Modeling code records:

>>

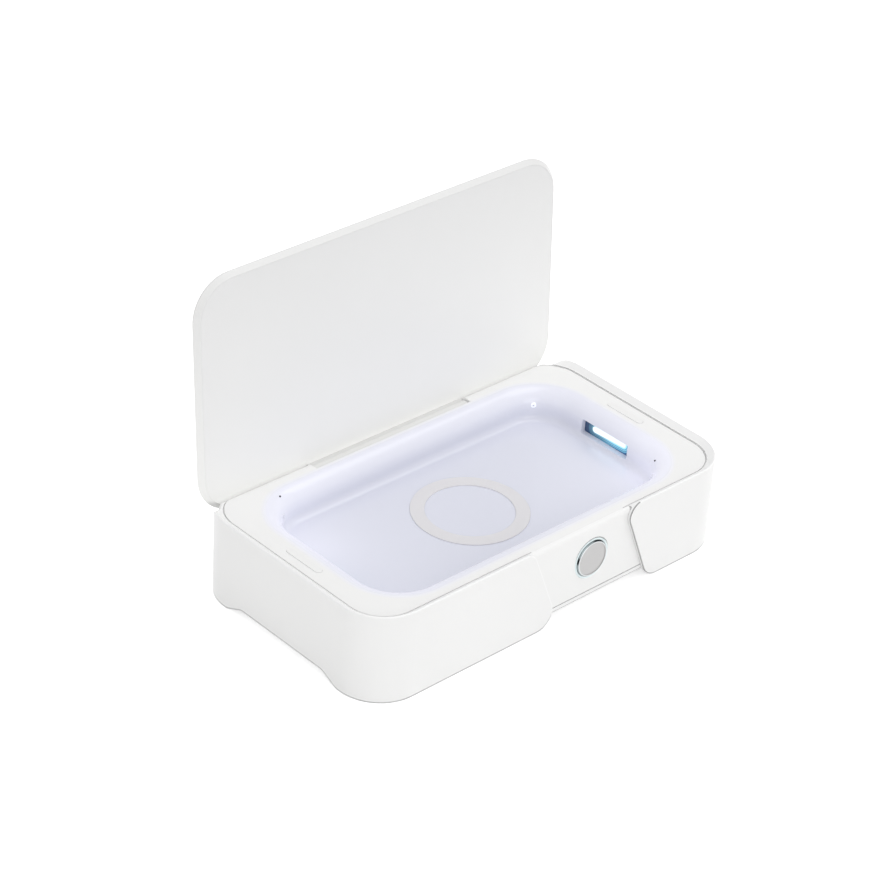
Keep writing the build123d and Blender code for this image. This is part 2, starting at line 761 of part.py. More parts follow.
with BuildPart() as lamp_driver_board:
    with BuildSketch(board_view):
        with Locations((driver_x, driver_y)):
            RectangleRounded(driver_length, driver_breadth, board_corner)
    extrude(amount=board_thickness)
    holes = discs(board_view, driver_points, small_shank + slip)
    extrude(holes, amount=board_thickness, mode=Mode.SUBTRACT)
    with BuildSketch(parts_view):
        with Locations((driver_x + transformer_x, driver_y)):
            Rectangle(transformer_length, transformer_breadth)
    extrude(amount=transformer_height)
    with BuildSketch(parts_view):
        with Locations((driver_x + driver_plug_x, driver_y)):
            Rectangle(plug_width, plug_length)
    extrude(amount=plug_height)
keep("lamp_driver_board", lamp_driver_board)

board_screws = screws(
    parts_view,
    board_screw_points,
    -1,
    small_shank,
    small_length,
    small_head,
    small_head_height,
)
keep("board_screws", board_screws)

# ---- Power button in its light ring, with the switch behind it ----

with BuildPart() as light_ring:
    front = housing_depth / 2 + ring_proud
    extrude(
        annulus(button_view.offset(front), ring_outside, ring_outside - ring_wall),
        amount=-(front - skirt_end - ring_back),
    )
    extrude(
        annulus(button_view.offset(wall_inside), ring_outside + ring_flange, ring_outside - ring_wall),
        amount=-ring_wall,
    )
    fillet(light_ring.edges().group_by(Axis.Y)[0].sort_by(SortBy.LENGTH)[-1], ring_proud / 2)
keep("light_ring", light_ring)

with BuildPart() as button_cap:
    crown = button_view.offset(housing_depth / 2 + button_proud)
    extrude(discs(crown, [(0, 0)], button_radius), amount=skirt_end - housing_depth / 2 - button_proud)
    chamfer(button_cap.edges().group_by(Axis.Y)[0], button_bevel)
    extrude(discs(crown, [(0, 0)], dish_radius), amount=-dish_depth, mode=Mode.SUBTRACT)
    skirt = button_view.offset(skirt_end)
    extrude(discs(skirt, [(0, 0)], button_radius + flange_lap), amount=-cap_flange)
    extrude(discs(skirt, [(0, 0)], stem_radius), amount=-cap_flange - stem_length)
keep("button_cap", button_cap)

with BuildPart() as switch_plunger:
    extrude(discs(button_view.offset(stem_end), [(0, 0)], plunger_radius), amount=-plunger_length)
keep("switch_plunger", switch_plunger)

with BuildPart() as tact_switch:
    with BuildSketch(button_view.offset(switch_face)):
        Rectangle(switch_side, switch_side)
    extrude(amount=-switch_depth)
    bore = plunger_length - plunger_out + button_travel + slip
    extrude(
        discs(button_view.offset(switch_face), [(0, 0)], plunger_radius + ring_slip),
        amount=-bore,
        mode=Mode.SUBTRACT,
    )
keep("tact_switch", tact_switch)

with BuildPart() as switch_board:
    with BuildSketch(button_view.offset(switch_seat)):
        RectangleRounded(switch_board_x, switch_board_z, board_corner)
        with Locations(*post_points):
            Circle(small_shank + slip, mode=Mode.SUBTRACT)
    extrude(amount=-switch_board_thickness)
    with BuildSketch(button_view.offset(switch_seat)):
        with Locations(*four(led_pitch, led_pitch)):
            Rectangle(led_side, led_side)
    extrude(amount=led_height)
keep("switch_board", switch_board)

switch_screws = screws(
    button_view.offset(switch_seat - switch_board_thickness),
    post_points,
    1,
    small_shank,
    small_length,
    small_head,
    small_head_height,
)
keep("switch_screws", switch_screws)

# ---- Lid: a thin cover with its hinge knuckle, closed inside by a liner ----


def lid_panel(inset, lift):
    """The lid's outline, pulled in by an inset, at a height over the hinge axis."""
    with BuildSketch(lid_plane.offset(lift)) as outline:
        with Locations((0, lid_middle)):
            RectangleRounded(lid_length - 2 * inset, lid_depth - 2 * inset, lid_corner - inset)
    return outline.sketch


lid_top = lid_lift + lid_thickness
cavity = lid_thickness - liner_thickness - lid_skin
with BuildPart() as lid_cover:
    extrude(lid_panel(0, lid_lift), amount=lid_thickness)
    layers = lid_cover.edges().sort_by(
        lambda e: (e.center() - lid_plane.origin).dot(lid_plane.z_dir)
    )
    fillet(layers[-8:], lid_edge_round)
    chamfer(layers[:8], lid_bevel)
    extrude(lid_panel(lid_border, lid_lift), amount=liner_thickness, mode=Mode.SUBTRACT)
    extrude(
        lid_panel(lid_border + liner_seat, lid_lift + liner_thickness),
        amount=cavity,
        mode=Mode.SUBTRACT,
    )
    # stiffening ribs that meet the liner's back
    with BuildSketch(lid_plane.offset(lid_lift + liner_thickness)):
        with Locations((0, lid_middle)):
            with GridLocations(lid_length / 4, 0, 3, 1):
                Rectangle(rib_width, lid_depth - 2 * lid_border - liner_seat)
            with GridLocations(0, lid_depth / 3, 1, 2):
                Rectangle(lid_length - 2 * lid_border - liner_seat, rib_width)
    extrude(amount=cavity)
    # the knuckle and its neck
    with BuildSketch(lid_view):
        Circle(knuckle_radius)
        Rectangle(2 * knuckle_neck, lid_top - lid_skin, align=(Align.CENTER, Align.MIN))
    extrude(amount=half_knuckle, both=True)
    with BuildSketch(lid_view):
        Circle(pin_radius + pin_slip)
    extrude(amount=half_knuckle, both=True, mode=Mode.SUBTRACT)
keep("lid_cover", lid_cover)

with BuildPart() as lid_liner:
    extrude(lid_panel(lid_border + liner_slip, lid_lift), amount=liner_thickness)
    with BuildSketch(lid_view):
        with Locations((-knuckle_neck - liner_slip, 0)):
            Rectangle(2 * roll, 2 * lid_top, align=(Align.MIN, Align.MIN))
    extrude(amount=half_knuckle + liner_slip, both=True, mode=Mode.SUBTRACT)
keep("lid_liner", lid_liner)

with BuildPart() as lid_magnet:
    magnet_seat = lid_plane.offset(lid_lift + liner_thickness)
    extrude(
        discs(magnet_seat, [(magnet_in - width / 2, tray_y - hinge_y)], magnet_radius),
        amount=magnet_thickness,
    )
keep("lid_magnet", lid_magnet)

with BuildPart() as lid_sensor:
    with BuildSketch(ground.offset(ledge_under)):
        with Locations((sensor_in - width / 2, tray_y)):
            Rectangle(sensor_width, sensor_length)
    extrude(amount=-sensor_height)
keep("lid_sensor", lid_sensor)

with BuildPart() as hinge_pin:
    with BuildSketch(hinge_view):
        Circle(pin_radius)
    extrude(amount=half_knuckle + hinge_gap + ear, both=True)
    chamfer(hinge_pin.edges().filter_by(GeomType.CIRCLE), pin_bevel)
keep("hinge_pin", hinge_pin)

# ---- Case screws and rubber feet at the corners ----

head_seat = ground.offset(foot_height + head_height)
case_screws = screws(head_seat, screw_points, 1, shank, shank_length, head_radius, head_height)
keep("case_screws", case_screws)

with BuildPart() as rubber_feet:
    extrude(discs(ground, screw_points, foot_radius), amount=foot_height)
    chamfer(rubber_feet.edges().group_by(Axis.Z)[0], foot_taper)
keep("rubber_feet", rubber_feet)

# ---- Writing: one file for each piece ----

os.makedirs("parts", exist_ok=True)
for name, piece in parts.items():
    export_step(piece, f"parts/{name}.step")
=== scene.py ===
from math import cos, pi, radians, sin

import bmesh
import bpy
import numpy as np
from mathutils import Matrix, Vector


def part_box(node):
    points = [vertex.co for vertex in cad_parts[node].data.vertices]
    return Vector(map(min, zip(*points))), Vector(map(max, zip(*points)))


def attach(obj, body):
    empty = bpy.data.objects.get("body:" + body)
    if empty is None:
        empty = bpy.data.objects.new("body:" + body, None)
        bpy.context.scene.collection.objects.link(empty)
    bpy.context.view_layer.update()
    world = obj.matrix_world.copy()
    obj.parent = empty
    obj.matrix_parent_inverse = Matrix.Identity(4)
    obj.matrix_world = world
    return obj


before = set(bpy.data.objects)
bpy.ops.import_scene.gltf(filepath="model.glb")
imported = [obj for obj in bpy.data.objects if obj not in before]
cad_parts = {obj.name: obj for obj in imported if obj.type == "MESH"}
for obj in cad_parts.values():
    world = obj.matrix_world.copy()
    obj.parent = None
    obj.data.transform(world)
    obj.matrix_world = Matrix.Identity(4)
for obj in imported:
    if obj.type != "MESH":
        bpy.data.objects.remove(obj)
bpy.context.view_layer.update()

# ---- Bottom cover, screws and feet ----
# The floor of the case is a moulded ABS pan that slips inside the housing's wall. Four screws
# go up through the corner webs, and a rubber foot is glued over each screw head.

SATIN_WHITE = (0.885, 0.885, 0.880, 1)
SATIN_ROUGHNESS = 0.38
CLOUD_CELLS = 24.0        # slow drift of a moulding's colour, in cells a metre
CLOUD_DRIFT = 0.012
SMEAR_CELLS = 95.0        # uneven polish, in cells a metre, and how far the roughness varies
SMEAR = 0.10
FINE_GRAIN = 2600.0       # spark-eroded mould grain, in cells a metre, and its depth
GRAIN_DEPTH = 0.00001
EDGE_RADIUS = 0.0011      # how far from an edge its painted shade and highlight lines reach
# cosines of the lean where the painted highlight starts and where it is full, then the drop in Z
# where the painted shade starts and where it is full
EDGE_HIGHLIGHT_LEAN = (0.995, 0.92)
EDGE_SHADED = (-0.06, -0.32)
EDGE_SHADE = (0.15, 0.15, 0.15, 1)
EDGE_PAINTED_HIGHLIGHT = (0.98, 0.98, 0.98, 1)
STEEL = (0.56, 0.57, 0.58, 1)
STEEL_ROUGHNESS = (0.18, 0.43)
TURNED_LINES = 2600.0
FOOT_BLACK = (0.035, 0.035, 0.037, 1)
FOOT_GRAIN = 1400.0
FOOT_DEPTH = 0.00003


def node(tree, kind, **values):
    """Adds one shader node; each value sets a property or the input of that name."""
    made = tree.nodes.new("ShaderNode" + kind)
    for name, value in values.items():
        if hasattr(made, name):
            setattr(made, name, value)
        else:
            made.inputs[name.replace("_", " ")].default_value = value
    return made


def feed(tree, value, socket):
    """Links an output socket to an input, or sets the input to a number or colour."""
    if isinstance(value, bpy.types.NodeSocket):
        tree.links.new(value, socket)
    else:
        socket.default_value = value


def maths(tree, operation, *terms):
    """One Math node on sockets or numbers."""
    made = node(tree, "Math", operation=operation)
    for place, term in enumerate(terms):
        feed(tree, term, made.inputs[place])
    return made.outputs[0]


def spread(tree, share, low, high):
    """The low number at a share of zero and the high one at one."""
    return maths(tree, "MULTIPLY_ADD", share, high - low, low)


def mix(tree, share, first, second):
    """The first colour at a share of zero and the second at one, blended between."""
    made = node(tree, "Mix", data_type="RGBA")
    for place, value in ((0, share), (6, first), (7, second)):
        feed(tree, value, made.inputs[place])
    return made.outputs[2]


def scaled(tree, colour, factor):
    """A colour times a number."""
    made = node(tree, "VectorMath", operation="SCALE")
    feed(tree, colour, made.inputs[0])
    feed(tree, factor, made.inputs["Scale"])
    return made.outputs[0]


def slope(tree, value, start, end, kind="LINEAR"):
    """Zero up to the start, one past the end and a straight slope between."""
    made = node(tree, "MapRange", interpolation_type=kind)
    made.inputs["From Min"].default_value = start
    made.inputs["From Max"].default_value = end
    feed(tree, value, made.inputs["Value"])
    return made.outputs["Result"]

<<
>>

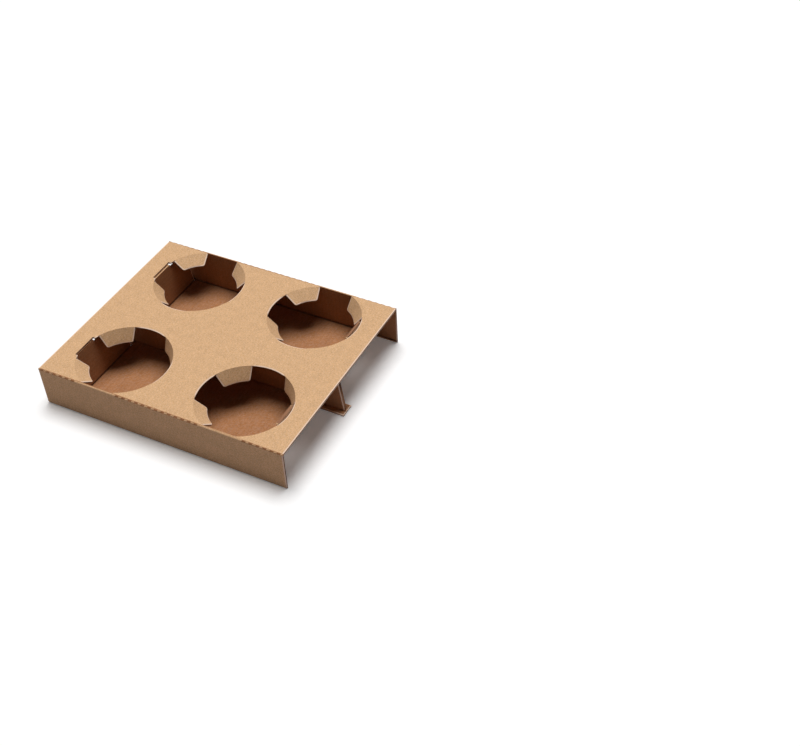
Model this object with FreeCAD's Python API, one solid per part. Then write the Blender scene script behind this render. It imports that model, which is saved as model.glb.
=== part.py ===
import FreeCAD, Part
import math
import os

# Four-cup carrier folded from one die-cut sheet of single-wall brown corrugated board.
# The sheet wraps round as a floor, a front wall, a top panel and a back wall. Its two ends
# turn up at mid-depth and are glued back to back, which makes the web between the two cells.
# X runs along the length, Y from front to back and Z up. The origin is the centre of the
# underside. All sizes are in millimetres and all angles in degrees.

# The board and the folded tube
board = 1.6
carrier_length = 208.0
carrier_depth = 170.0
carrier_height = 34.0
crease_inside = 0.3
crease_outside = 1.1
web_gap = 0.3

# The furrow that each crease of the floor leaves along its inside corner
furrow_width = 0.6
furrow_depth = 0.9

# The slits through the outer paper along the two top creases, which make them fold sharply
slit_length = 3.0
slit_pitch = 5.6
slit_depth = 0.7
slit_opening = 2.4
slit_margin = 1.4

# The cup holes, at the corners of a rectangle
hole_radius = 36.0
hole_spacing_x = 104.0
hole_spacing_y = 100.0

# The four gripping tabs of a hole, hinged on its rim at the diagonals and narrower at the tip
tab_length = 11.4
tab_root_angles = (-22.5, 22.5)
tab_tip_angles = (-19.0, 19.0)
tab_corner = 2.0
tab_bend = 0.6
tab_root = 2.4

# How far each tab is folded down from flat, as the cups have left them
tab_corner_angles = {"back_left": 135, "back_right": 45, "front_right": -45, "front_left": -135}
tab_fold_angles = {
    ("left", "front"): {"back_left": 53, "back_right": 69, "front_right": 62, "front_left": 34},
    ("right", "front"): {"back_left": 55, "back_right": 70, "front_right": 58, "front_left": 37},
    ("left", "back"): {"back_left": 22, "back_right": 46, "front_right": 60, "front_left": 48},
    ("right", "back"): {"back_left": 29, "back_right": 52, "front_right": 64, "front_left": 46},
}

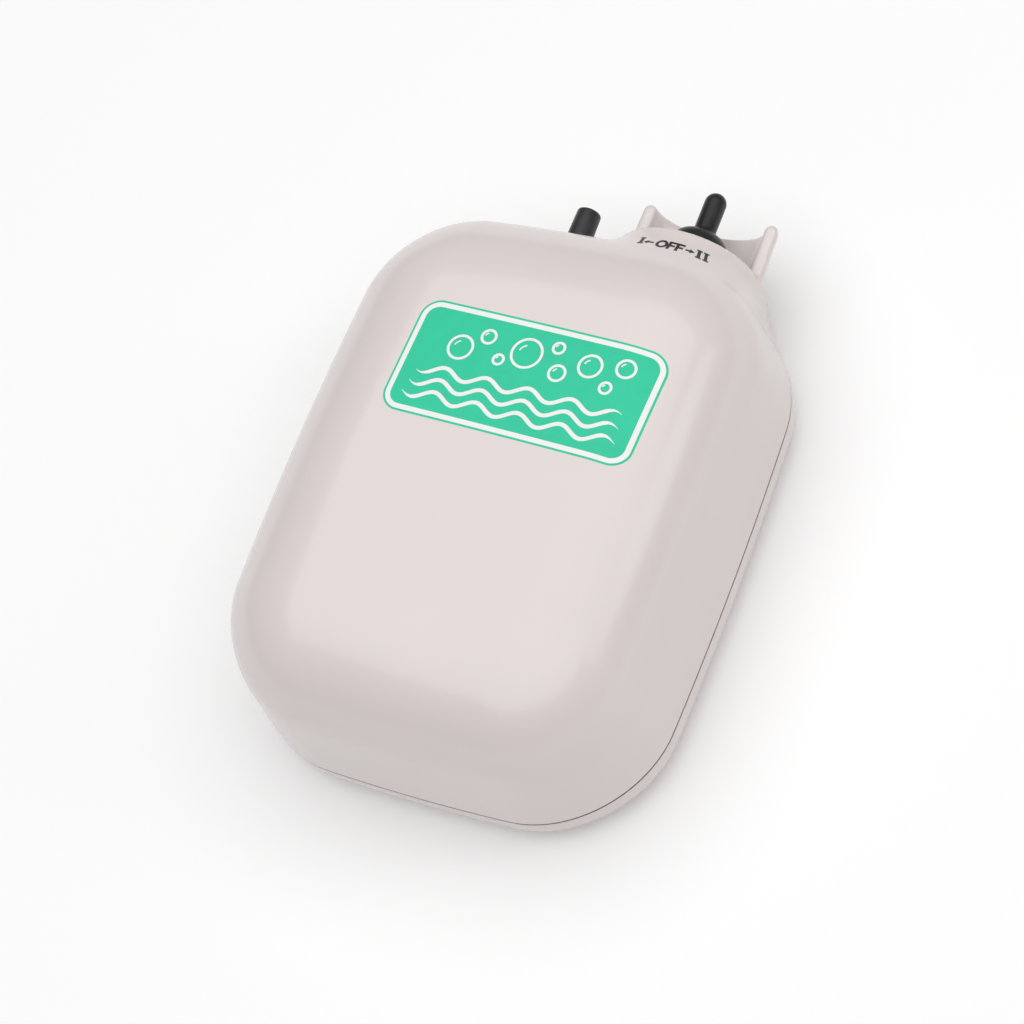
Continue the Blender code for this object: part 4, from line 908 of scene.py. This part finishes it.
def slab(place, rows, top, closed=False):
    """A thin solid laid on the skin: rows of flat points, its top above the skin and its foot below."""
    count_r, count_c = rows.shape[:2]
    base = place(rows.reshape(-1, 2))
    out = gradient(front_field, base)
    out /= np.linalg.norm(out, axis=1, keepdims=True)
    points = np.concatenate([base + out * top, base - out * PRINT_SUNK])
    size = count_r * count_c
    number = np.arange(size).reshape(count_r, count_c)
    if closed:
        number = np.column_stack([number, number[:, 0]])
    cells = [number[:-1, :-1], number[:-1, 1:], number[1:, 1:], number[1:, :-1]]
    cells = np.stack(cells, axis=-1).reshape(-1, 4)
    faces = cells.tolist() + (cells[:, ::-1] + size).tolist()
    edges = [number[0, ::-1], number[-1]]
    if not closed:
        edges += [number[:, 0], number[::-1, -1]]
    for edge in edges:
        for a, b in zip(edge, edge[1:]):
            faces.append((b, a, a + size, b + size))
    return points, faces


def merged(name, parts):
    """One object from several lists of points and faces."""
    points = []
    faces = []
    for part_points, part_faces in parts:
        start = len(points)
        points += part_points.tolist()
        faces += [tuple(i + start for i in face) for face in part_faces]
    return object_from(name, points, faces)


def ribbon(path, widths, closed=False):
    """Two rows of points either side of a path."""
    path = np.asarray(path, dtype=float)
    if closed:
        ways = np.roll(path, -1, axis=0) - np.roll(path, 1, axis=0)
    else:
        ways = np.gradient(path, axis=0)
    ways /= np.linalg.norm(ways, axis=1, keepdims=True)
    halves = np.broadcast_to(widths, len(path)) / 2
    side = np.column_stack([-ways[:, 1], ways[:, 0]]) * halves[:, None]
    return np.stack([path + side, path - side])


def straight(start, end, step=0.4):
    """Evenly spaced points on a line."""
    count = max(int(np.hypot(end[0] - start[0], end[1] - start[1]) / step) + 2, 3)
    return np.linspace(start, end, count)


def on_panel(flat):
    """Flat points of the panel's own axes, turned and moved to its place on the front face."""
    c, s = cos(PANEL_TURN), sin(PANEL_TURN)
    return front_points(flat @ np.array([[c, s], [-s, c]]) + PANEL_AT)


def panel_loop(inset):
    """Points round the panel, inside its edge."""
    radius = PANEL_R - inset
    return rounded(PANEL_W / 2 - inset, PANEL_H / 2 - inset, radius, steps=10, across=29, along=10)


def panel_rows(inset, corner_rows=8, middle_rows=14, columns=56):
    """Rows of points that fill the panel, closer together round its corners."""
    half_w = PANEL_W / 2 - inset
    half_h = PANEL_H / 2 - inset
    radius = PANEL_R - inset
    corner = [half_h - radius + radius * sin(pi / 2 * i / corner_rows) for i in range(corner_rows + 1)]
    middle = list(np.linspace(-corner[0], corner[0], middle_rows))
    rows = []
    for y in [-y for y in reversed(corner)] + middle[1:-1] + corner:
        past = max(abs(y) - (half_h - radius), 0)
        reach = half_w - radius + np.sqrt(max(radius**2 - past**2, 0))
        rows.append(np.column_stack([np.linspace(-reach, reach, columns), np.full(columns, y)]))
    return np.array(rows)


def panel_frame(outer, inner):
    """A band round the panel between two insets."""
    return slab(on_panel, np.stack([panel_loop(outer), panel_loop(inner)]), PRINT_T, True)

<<

* EXERCISE
Your task is to repeat exactly the lines from the one that contains "obj.parent = None" through the one that contains "FOOT_DEPTH = 0.00003", with both end lines included.

* RIGHT ANSWER
    obj.parent = None
    obj.data.transform(world)
    obj.matrix_world = Matrix.Identity(4)
for obj in imported:
    if obj.type != "MESH":
        bpy.data.objects.remove(obj)
bpy.context.view_layer.update()

# ---- Bottom cover, screws and feet ----
# The floor of the case is a moulded ABS pan that slips inside the housing's wall. Four screws
# go up through the corner webs, and a rubber foot is glued over each screw head.

SATIN_WHITE = (0.885, 0.885, 0.880, 1)
SATIN_ROUGHNESS = 0.38
CLOUD_CELLS = 24.0        # slow drift of a moulding's colour, in cells a metre
CLOUD_DRIFT = 0.012
SMEAR_CELLS = 95.0        # uneven polish, in cells a metre, and how far the roughness varies
SMEAR = 0.10
FINE_GRAIN = 2600.0       # spark-eroded mould grain, in cells a metre, and its depth
GRAIN_DEPTH = 0.00001
EDGE_RADIUS = 0.0011      # how far from an edge its painted shade and highlight lines reach
# cosines of the lean where the painted highlight starts and where it is full, then the drop in Z
# where the painted shade starts and where it is full
EDGE_HIGHLIGHT_LEAN = (0.995, 0.92)
EDGE_SHADED = (-0.06, -0.32)
EDGE_SHADE = (0.15, 0.15, 0.15, 1)
EDGE_PAINTED_HIGHLIGHT = (0.98, 0.98, 0.98, 1)
STEEL = (0.56, 0.57, 0.58, 1)
STEEL_ROUGHNESS = (0.18, 0.43)
TURNED_LINES = 2600.0
FOOT_BLACK = (0.035, 0.035, 0.037, 1)
FOOT_GRAIN = 1400.0
FOOT_DEPTH = 0.00003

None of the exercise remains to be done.